The Word of God “opens the horizon” and saves Christians from the temptation that “closes us in,” Pope Francis said Feb. 18.

“When we are tempted, only the Word of God, the Word of Jesus saves us,” he said in his homily at the morning Mass at his Casa Santa Marta residence.

The pope said that Jesus Christ is “always willing to teach us how to escape from temptation.”

“Jesus is great because he not only brings us out of temptation, but gives us more confidence,” he said. This confidence is “a great strength” for those being tempted. “The Lord waits for us... trusts us who are so tempted, who are sinners... He always opens horizons.”

“Where does temptation come from? How does it work in us?” Pope Francis asked. “The apostle tells us that it is not from God, but from our passions, our inner weaknesses, from the wounds left in us by original sin: that’s where temptations come from, from these passions.”
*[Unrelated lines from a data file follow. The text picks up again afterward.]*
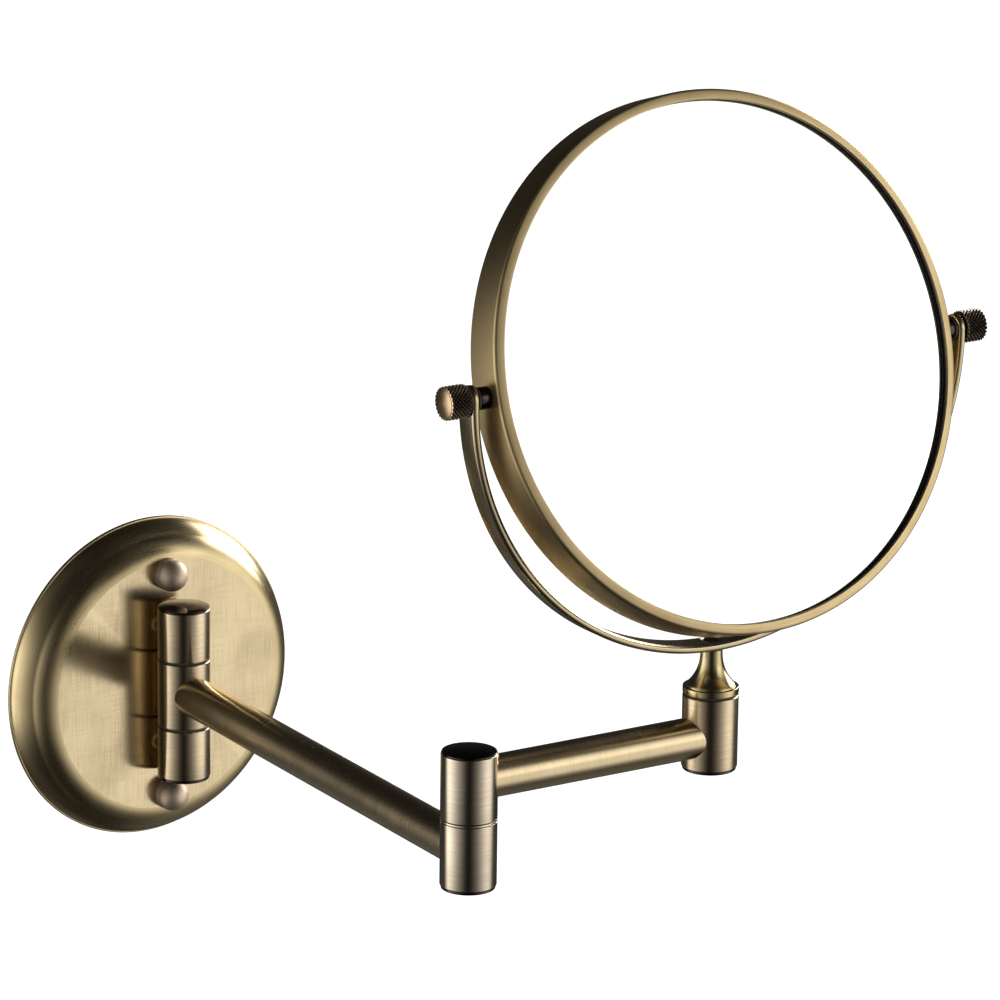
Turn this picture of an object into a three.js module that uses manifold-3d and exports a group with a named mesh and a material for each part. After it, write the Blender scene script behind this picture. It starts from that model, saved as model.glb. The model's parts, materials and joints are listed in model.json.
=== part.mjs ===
// Extendable shaving mirror on a wall plate: two hinged arms, a swivelling yoke and a tilting mirror.
// Millimetres, +Z up. The wall is the plane y = 0 and the mirror reaches out towards -Y.

import * as THREE from 'three';
import { mergeVertices } from 'three/addons/utils/BufferGeometryUtils.js';
import Module from 'manifold-3d';

const wasm = await Module();
wasm.setup();

// ---------- driving dimensions ----------

// clearances
const SEAT_GAP = 0.3;          // between two pieces that seat on each other or are cut to each other
const RUNNING_GAP = 0.25;      // between a turning shaft and its bore, on the radius
const WASHER_GAP = 0.1;        // above and below a friction washer
const EDGE = 0.6;              // chamfer on the ends of the barrels
const FINE_EDGE = 0.4;         // chamfer on plugs, collars and knobs
const OVERRUN = 1;             // how far a cutter runs past the face that it opens

// wall plate
const PLATE_DIAMETER = 132;
const PLATE_HEIGHT = 15;
const PLATE_FACE_DIAMETER = 103.2;
const PLATE_WALL = 1.4;
const SLOPE_WALL = 1;          // the pressed sides' wall, measured level
const LIP_HEIGHT = 1.5;
const LIP_STEP = 0.7;
const LIP_CHAMFER = 0.6;
const CREASE_DIAMETER = 120.4; // where the plate's two rounded sides meet
const CREASE_HEIGHT = 9.9;
const LOWER_BULGE = 0.72;      // how far each side stands out from a straight cone
const UPPER_BULGE = 1.34;

// mounting strap behind the plate
const STRAP_WIDTH = 22;
const STRAP_LENGTH = 106;
const STRAP_THICKNESS = 2.5;
const WALL_SCREW_HOLE = 5.2;
const WALL_SCREW_SPACING = 60;

// studs and ball nuts
const NUT_SPACING = 92;
const STUD_DIAMETER = 5;
const STUD_CLEARANCE = 0.3;
const NUT_DIAMETER = 13;
const NUT_SKIRT_HEIGHT = 3.4;
const NUT_GROOVE = 0.5;
const NUT_CROWN = 1.6;         // metal beyond the end of the stud's bore
const NUT_DOME_START = 8;      // degrees up from the dome's widest line

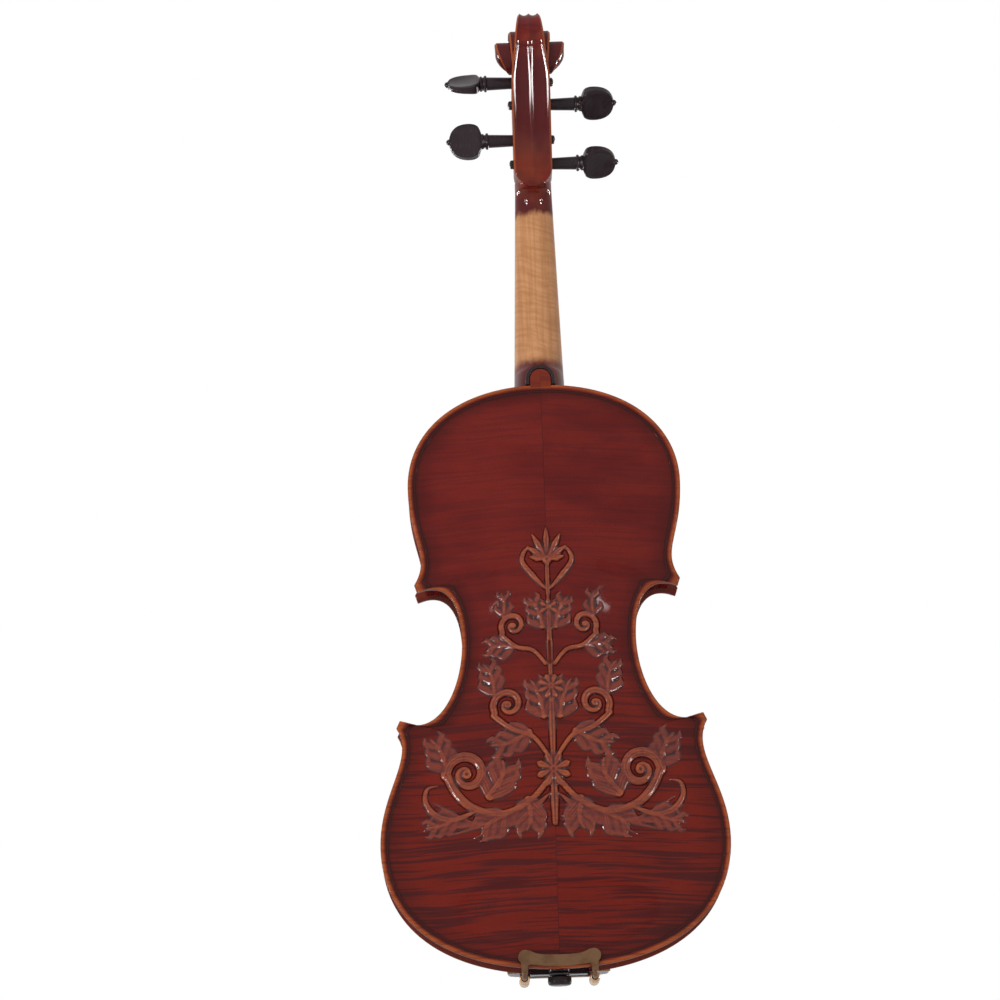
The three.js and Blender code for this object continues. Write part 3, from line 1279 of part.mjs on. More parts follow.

He warned that temptation “begins with a tranquil air, and grows. It grows, it grows ... and if one does not stop it, it fills everything,” he continued.

Temptation is “contagious” and “closes us in an environment where you can’t get out easily.” At times of temptation, he said, “we do not hear the Word of God, we don’t hear. We don’t understand.”

Temptation, he explained, “closes us in,” takes away the ability to see ahead, “closes every horizon” and in this way “leads us to sin.”

Only “listening to the Word of Jesus” keeps us from being “imprisoned” in temptations.

Pope Francis said that the Lord tells those who are tempted: “Lift up your eyes, look at the horizon, do not be closed, do not close in on yourself, go forward.”

“And this Word will save us from falling into sin in the moment of temptation,” the pope stressed.